-- start --

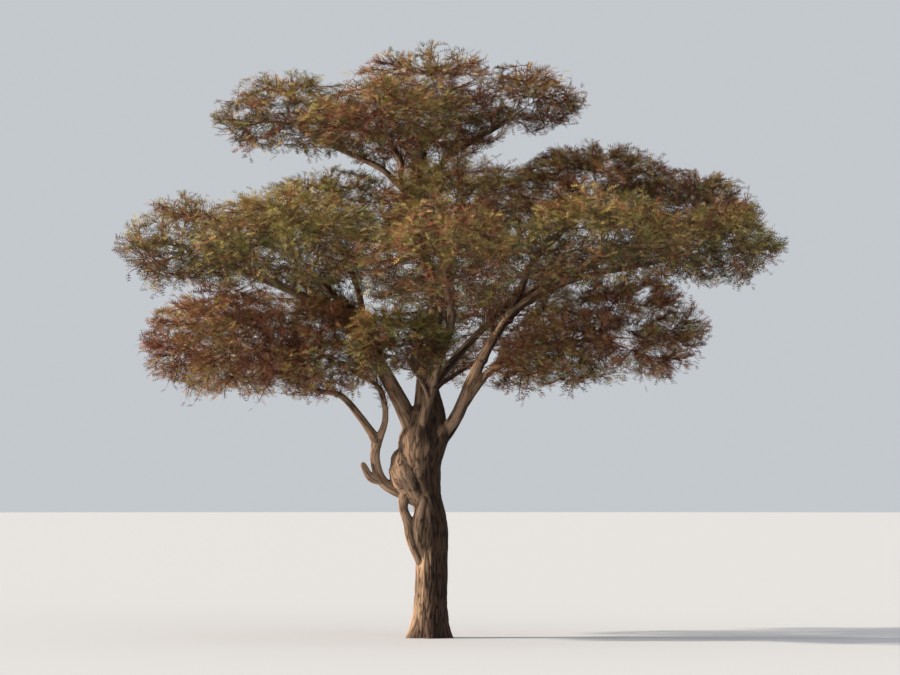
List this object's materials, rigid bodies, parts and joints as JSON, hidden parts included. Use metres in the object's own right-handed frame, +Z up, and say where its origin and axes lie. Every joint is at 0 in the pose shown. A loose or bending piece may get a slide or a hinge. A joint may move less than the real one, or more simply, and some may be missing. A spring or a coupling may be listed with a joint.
{
  "type": "acacia tree",
  "caption": "Flat-crowned desert acacia with a short flared trunk, spreading boughs and layered masses of fine foliage.",
  "frame": {"origin": "centre of the flat cut through the trunk at ground level", "axes": "+X to the right and -Y towards the viewer of the pictured side, +Z up the tree"},
  "size_m": [6.6234, 5.9837, 5.942],
  "materials": {
    "bark": "rough fissured bark",
    "foliage": "fine twigs and small dull leaves"
  },
  "bodies": {
    "root": {"bough_back": "bark", "bough_cap_back": "bark", "bough_cap_centre": "bark", "bough_cap_front": "bark", "bough_cap_left": "bark", "bough_cap_right": "bark", "bough_centre_back": "bark", "bough_centre_front": "bark", "bough_clump_front": "bark", "bough_front": "bark", "bough_left_back": "bark", "bough_left_front": "bark", "bough_left_tip": "bark", "bough_left_top": "bark", "bough_low_back": "bark", "bough_low_left": "bark", "bough_low_left_back": "bark", "bough_low_left_in": "bark", "bough_low_left_out": "bark", "bough_low_right_in": "bark", "bough_low_right_out": "bark", "bough_right_back": "bark", "bough_right_front": "bark", "bough_right_shoulder": "bark", "bough_right_tip": "bark", "bough_right_top": "bark", "foliage_back": "foliage", "foliage_cap_back": "foliage", "foliage_cap_centre": "foliage", "foliage_cap_front": "foliage", "foliage_cap_left": "foliage", "foliage_cap_right": "foliage", "foliage_centre_back": "foliage", "foliage_centre_front": "foliage", "foliage_clump_front": "foliage", "foliage_front": "foliage", "foliage_left_back": "foliage", "foliage_left_front": "foliage", "foliage_left_tip": "foliage", "foliage_left_top": "foliage", "foliage_low_back": "foliage", "foliage_low_left_back": "foliage", "foliage_low_left_in": "foliage", "foliage_low_left_out": "foliage", "foliage_low_right_in": "foliage", "foliage_low_right_out": "foliage", "foliage_right_back": "foliage", "foliage_right_front": "foliage", "foliage_right_shoulder": "foliage", "foliage_right_tip": "foliage", "foliage_right_top": "foliage", "trunk": "bark"}
  },
  "joints": []
}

-- end --

SET EXERCISE: Can you reproduce all the material exactly?

FULL ANSWER:
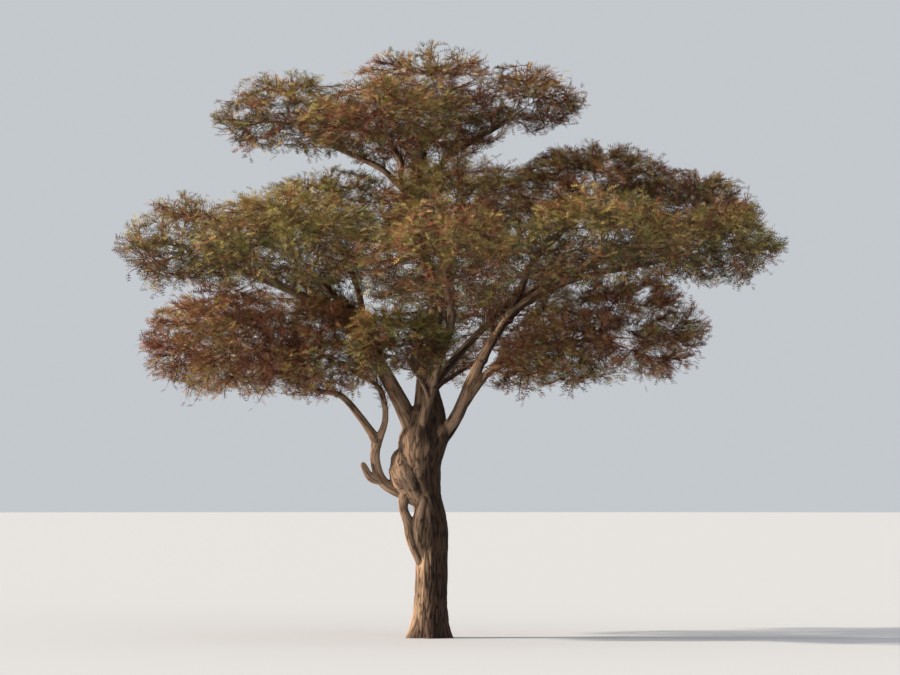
List this object's materials, rigid bodies, parts and joints as JSON, hidden parts included. Use metres in the object's own right-handed frame, +Z up, and say where its origin and axes lie. Every joint is at 0 in the pose shown. A loose or bending piece may get a slide or a hinge. A joint may move less than the real one, or more simply, and some may be missing. A spring or a coupling may be listed with a joint.
{
  "type": "acacia tree",
  "caption": "Flat-crowned desert acacia with a short flared trunk, spreading boughs and layered masses of fine foliage.",
  "frame": {"origin": "centre of the flat cut through the trunk at ground level", "axes": "+X to the right and -Y towards the viewer of the pictured side, +Z up the tree"},
  "size_m": [6.6234, 5.9837, 5.942],
  "materials": {
    "bark": "rough fissured bark",
    "foliage": "fine twigs and small dull leaves"
  },
  "bodies": {
    "root": {"bough_back": "bark", "bough_cap_back": "bark", "bough_cap_centre": "bark", "bough_cap_front": "bark", "bough_cap_left": "bark", "bough_cap_right": "bark", "bough_centre_back": "bark", "bough_centre_front": "bark", "bough_clump_front": "bark", "bough_front": "bark", "bough_left_back": "bark", "bough_left_front": "bark", "bough_left_tip": "bark", "bough_left_top": "bark", "bough_low_back": "bark", "bough_low_left": "bark", "bough_low_left_back": "bark", "bough_low_left_in": "bark", "bough_low_left_out": "bark", "bough_low_right_in": "bark", "bough_low_right_out": "bark", "bough_right_back": "bark", "bough_right_front": "bark", "bough_right_shoulder": "bark", "bough_right_tip": "bark", "bough_right_top": "bark", "foliage_back": "foliage", "foliage_cap_back": "foliage", "foliage_cap_centre": "foliage", "foliage_cap_front": "foliage", "foliage_cap_left": "foliage", "foliage_cap_right": "foliage", "foliage_centre_back": "foliage", "foliage_centre_front": "foliage", "foliage_clump_front": "foliage", "foliage_front": "foliage", "foliage_left_back": "foliage", "foliage_left_front": "foliage", "foliage_left_tip": "foliage", "foliage_left_top": "foliage", "foliage_low_back": "foliage", "foliage_low_left_back": "foliage", "foliage_low_left_in": "foliage", "foliage_low_left_out": "foliage", "foliage_low_right_in": "foliage", "foliage_low_right_out": "foliage", "foliage_right_back": "foliage", "foliage_right_front": "foliage", "foliage_right_shoulder": "foliage", "foliage_right_tip": "foliage", "foliage_right_top": "foliage", "trunk": "bark"}
  },
  "joints": []
}